All you need to do is tell Fluid the URL of your webapp (like facebook.com, or gmail.com, or whatever), and it builds you a web browser on the spot. That browser will be custom-made for use with that particular site. You can give it a name, and a custom icon (this Flickr pool is a good place to find what you need) and save it in your Applications folder alongside all your other stuff.

All of that comes for free, but the new paid version (priced at a very reasonable $5) adds something even better: separate cookie storage for each browser you create.

This means that those of you who spend your entire working day online can create separate browserapps for each of your Twitter accounts. For several different email accounts, YouTube accounts, you name it.

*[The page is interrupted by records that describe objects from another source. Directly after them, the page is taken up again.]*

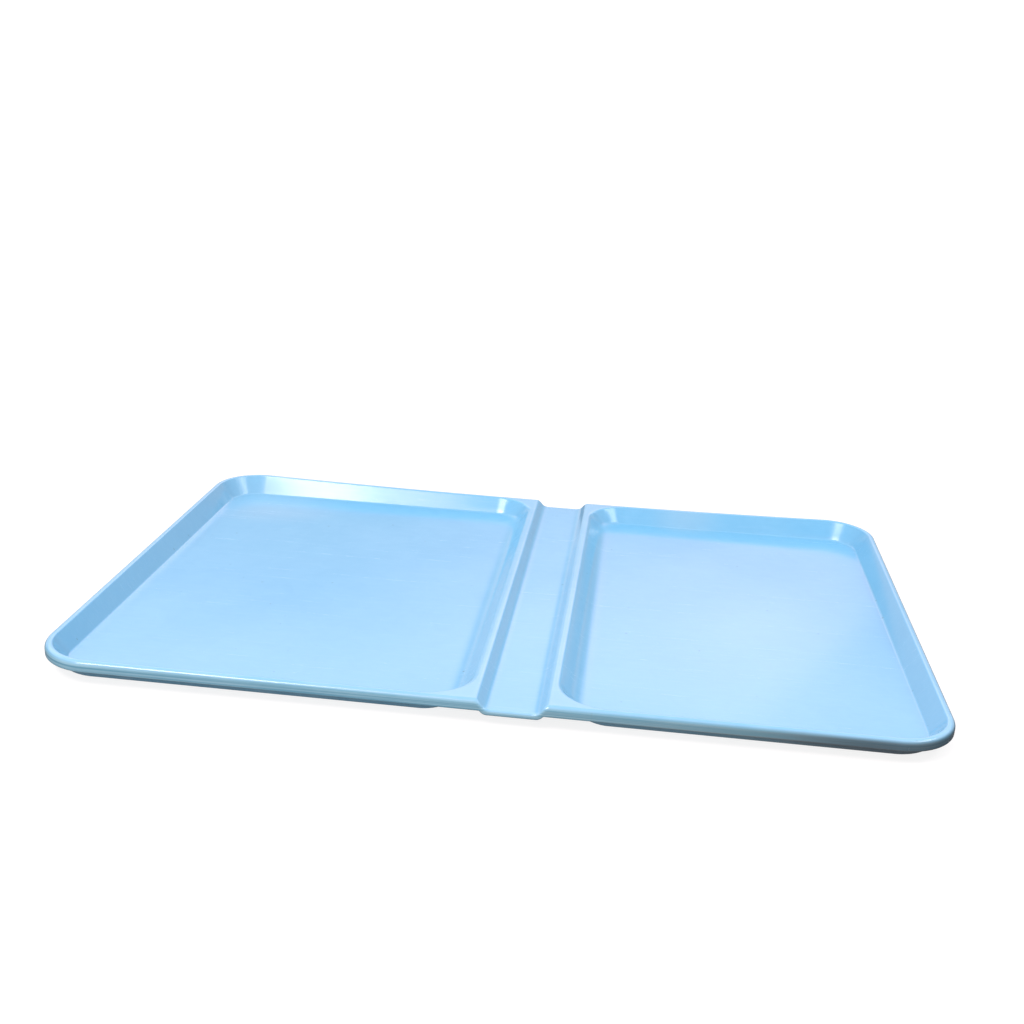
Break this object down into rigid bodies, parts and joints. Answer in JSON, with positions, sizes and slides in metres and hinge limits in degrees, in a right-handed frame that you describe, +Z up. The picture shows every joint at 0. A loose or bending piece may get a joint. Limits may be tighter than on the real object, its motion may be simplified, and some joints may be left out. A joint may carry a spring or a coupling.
{
  "type": "divided tray",
  "caption": "Flat rectangular tray with two shallow rounded-corner basins side by side and a shallow straight channel between them, inside a thick rounded rim.",
  "frame": {"origin": "bottom centre of the whole tray, on the plane that the undersides of the two basins rest on", "axes": "+X along the tray's long side from the wider left basin to the right basin, +Y to the back edge along the channel, +Z up out of the basins"},
  "size_m": [0.54, 0.375, 0.015],
  "materials": {
    "moulded_polyester": "glossy light-blue glass-fibre reinforced polyester, faintly mottled, rim edge slightly worn",
    "rod_aluminium": "assumed drawn rod, moulded in and not visible"
  },
  "bodies": {
    "root": {"tray_moulding": "moulded_polyester", "corner_rod_front_left": "rod_aluminium", "corner_rod_front_right": "rod_aluminium", "corner_rod_back_left": "rod_aluminium", "corner_rod_back_right": "rod_aluminium"}
  },
  "joints": []
}
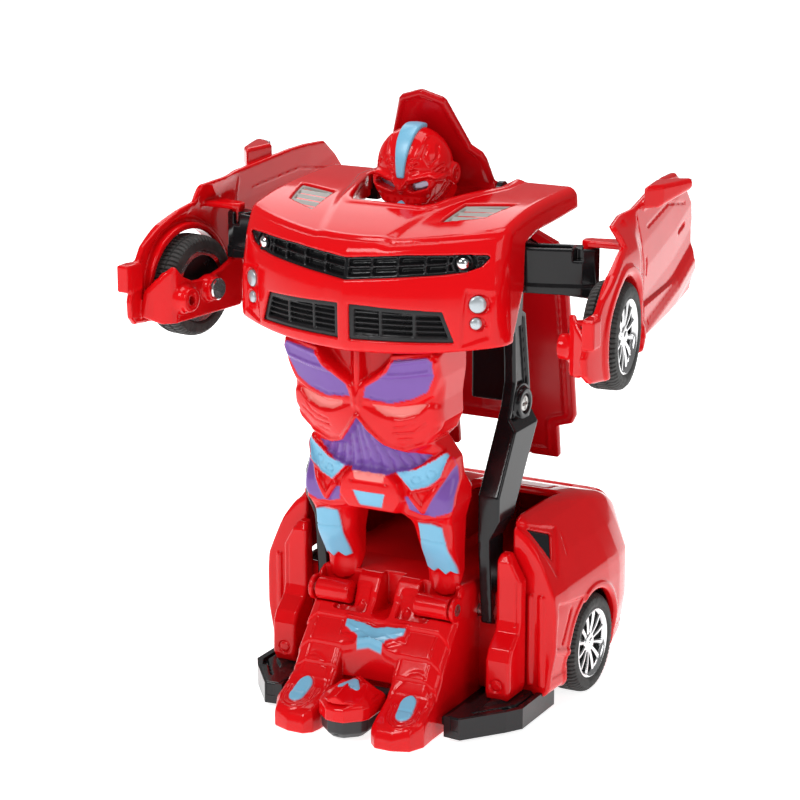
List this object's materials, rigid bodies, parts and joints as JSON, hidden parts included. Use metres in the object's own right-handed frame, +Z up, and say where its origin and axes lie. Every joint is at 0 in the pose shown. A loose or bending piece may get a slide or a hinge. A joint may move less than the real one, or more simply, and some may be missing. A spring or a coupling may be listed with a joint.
{
  "type": "transforming robot car toy",
  "caption": "Toy robot that folds down into a sports car: the chest and bonnet ride on parallel lift bars, the arms are the car's front wings with their doors and wheels.",
  "frame": {"origin": "middle of the footprint on the ground, under the standing robot", "axes": "+Z up, -Y the way the robot faces, +X towards the robot's left hand"},
  "size_m": [0.1238, 0.1048, 0.1494],
  "materials": {
    "red": "gloss",
    "dark_red": "gloss",
    "black": "satin",
    "rubber": "matte",
    "chrome": "polished",
    "steel": "satin",
    "sky": "satin",
    "violet": "satin",
    "silver": "metallic",
    "grey": "satin",
    "white": "satin",
    "brass": "satin",
    "smoke": "gloss",
    "lens": "gloss"
  },
  "bodies": {
    "base": {"chassis_plate": "black", "rear_shell": "red", "rear_deck": "red", "quarter_windows": "smoke", "tail_lights": "lens", "foot_block": "red", "foot_emblem": "sky", "toe_pads": "sky", "side_block_left": "red", "side_block_right": "red", "battery_cover": "black", "battery_cover_screw": "steel", "battery_cells": "steel", "motor": "steel", "ankle_pins": "steel"},
    "switch": {"power_switch": "black"},
    "rear_wheels": {"rear_axle": "steel", "axle_gear": "white", "rear_tyre_left": "rubber", "rear_tyre_right": "rubber", "rear_rim_left": "chrome", "rear_rim_right": "chrome"},
    "pinion": {"motor_pinion": "brass"},
    "trigger": {"trigger_block": "black", "trigger_cap": "red", "trigger_gem": "sky"},
    "torso": {"torso_shell": "red", "chest_inserts": "violet", "abs_insert": "violet", "belt_panels": "sky", "shin_pads": "sky"},
    "lift_arms": {"lift_arm_left": "black", "lift_arm_right": "black", "lift_shaft": "steel", "knee_screws": "steel"},
    "chest": {"chest_frame": "black", "chest_pins": "steel", "front_shell": "red", "main_grille": "black", "lower_grilles": "grey", "headlights": "chrome", "fog_lights": "silver", "hood_vents": "grey"},
    "roof": {"roof_panel": "dark_red", "windshield": "smoke", "head": "red", "head_crest": "sky", "eyes": "violet"},
    "arm_left": {"arm_beam_left": "black"},
    "arm_right": {"arm_beam_right": "black"},
    "fender_left": {"fender_left": "red", "mirror_glass_left": "silver"},
    "fender_right": {"fender_right": "red", "mirror_glass_right": "silver"},
    "wheel_left": {"front_tyre_left": "rubber", "front_rim_left": "chrome"},
    "wheel_right": {"front_tyre_right": "rubber", "front_rim_right": "chrome"}
  },
  "joints": [
    {"name": "lift_fold", "type": "hinge", "parent": "base", "child": "torso", "pos_m": [0, -0.02552, 0.0285], "axis": [1, 0, 0], "range_deg": [0, 100]},
    {"name": "chest_level", "type": "hinge", "parent": "torso", "child": "chest", "pos_m": [0, -0.02552, 0.10246], "axis": [1, 0, 0], "range_deg": [-100, 0]},
    {"name": "lift_arm_turn", "type": "hinge", "parent": "base", "child": "lift_arms", "pos_m": [0, -0.01252, 0.025], "axis": [1, 0, 0], "range_deg": [0, 100]},
    {"name": "roof_fold", "type": "hinge", "parent": "chest", "child": "roof", "pos_m": [0, 0.00298, 0.125], "axis": [1, 0, 0], "range_deg": [0, 76]},
    {"name": "shoulder_left", "type": "hinge", "parent": "chest", "child": "arm_left", "pos_m": [0.0265, -0.01952, 0.111], "axis": [0, 0, 1], "range_deg": [0, 67.3]},
    {"name": "elbow_left", "type": "hinge", "parent": "arm_left", "child": "fender_left", "pos_m": [0.04671, -0.01342, 0.111], "axis": [0, 0, -1], "range_deg": [0, 75.3]},
    {"name": "front_wheel_left", "type": "hinge", "parent": "fender_left", "child": "wheel_left", "pos_m": [0.0602, -0.02102, 0.0992], "axis": [0.9903, 0.1392, 0], "continuous": true},
    {"name": "shoulder_right", "type": "hinge", "parent": "chest", "child": "arm_right", "pos_m": [-0.0265, -0.01952, 0.111], "axis": [0, 0, -1], "range_deg": [0, 67.3]},
    {"name": "elbow_right", "type": "hinge", "parent": "arm_right", "child": "fender_right", "pos_m": [-0.04671, -0.01342, 0.111], "axis": [0, 0, 1], "range_deg": [0, 75.3]},
    {"name": "front_wheel_right", "type": "hinge", "parent": "fender_right", "child": "wheel_right", "pos_m": [-0.0602, -0.02102, 0.0992], "axis": [-0.9903, 0.1392, 0], "continuous": true},
    {"name": "rear_axle_spin", "type": "hinge", "parent": "base", "child": "rear_wheels", "pos_m": [0, 0.00928, 0.0124], "axis": [1, 0, 0], "continuous": true},
    {"name": "pinion_spin", "type": "hinge", "parent": "base", "child": "pinion", "pos_m": [0, -0.00052, 0.0124], "axis": [1, 0, 0], "continuous": true},
    {"name": "trigger_press", "type": "slide", "parent": "base", "child": "trigger", "axis": [0, 1, 0], "range_m": [0, 0.0025], "stiffness_N_per_m": 150, "springref_m": -0.002},
    {"name": "power_switch_slide", "type": "slide", "parent": "base", "child": "switch", "axis": [0, 1, 0], "range_m": [0, 0.003]}
  ],
  "couplings": [
    {"joint": "chest_level", "follows": "lift_fold", "ratio": -1},
    {"joint": "lift_arm_turn", "follows": "lift_fold", "ratio": 1},
    {"joint": "roof_fold", "follows": "lift_fold", "ratio": 0.76},
    {"joint": "shoulder_left", "follows": "lift_fold", "ratio": 0.67233},
    {"joint": "elbow_left", "follows": "lift_fold", "ratio": 0.75233},
    {"joint": "shoulder_right", "follows": "lift_fold", "ratio": 0.67233},
    {"joint": "elbow_right", "follows": "lift_fold", "ratio": 0.75233},
    {"joint": "pinion_spin", "follows": "rear_axle_spin", "ratio": -2.5}
  ]
}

What’s more, every single Fluid browser comes with a bunch of amazing features built-in. You can turn Fluid apps into Menu Bar widgets, you can change how they look and behave, you can even use one as your primary general purpose web browser if you like.

In its early days, I used to think Fluid had somewhat niche appeal and would only be of interest to nerds like me. But now that so many of us have so much of our stuff stored and managed on the web, I think Fluid deserves to become a mainstream product. Recommended.